I used to feel like that about the big Victorian house we lived in for 25 years, and in which our children had been born and grown up. When they had gone away, we moved to a smaller version of the same, just two or three streets away.
But I mourned the old house, and for the first few years would dream about going back there,and wandering round to see what had been changed. So vivid were my dreams that I'd wake weeping - and began to fear that one night I might actually find I'd sleep-walked, and broken in...
It's only now, almost fifteen years later, that the new house feels like home, and I can pass the beloved old one with scarcely a sideways glance.
Come to think of it though...I don't know that this will be of much comfort to you!
Do you really want to have to wait fifteen years to find out, I wonder? My advice is, wait until you see how you feel when you have moved into your new house. Which sounds so absolutely idyllic - pantry and all!
Hold very tight please. Ting! Ting! We are back on track. As an ex-Londoner, whenever I have to go to the capital I honestly can't wait to leave there and head back to Devon.

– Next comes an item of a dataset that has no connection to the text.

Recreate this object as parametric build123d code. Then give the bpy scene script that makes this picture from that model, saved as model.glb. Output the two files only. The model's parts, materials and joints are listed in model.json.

You're quite lucky to have found a bus around the Northumberland coast! They came in hoards when I used to be a 'townie', however, you suddenly realise how isolated we are when Amy gets all excited at seeing a double decker, bursting to get on it. It's actually a novelty experience for her to go on one when we visit my mum.
Kenny came to see me and left a pool of oil, but took half my hedge. Hey ho!
At least Kenny knows his way around
There are a couple of London buses here; as I stare at them the complete surrounding vista fades and I see just the bus, smell the fumes and 'feel' London - just for a second....
London is home to me and always will be - although I was not brought up in London; I have probably only been on a London bus about five times anyway. But still...know how you feel, WITN.
I've been living in NYC for almost two years. I still miss London and all my friends so badly, even a huge city can feel as lonely as Northumberland. I literally dream of London - still. You're the most fantastic online companion for this experience, thanks.